Video Projectors

Projection has become an increasingly common mode of display for video artworks, both in darkened galleries and in cinematic or theatrical settings. Video projectors have advanced dramatically over the past 10 years. Today, important specifications to keep in mind when acquiring or renting a projector include resolution, throw distance, and video/audio inputs. Projector brightness is measured in ANSI lumens. A minimum of 1200 lumens is recommended for projections that will compete with ambient light. The more ambient light in your exhibition space, the higher a lumen count will be necessary to project a strong image. Click here for a useful lumen guide. Brightness uniformity is the percentage of brightness present from corner to corner and edge to edge of the projected image. A uniformity rating of 85 percent or better will yield a consistent image. Projector bulbs have an expected operating time, called lamp life, which is measured in hours. Newer models claim 4,000 hours of lamp life. It is recommended to keep a record of how much use your bulb has endured in order to avoid a bulb burning out in the middle of an exhibition or screening. There are two major types of projectors: liquid crystal display (LCD) and digital light processing (DLP).

Projection Screens

Well-designed projection screens will reflect more light than a matte-white wall; some screens are also designed to alleviate ambient light problems. The term "gain" is used to describe the amount of light reflected by the screen, using a matte-white wall as a reference.

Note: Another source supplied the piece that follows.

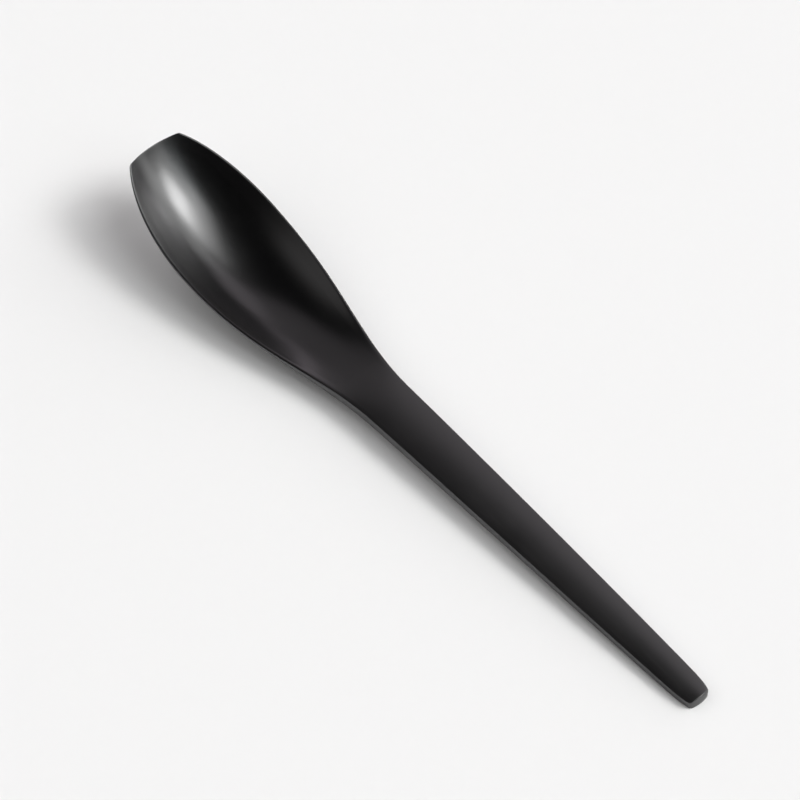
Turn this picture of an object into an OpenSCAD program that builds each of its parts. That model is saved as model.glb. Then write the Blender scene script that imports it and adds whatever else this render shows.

Use of a screen or projection paint increases an image's brightness and contrast by efficiently directing the projected light at the viewer.

LCD (liquid crystal display) projectors are thought to offer better color accuracy and exhibit superior light efficiency over DLP.


DLP (digital light processing) projectors have higher contrast ratios, resulting in deeper blacks and richer colors than LCD. A DLP image is typically smoother and can better disguise pixelization or an effect that results in a "screen door" like image.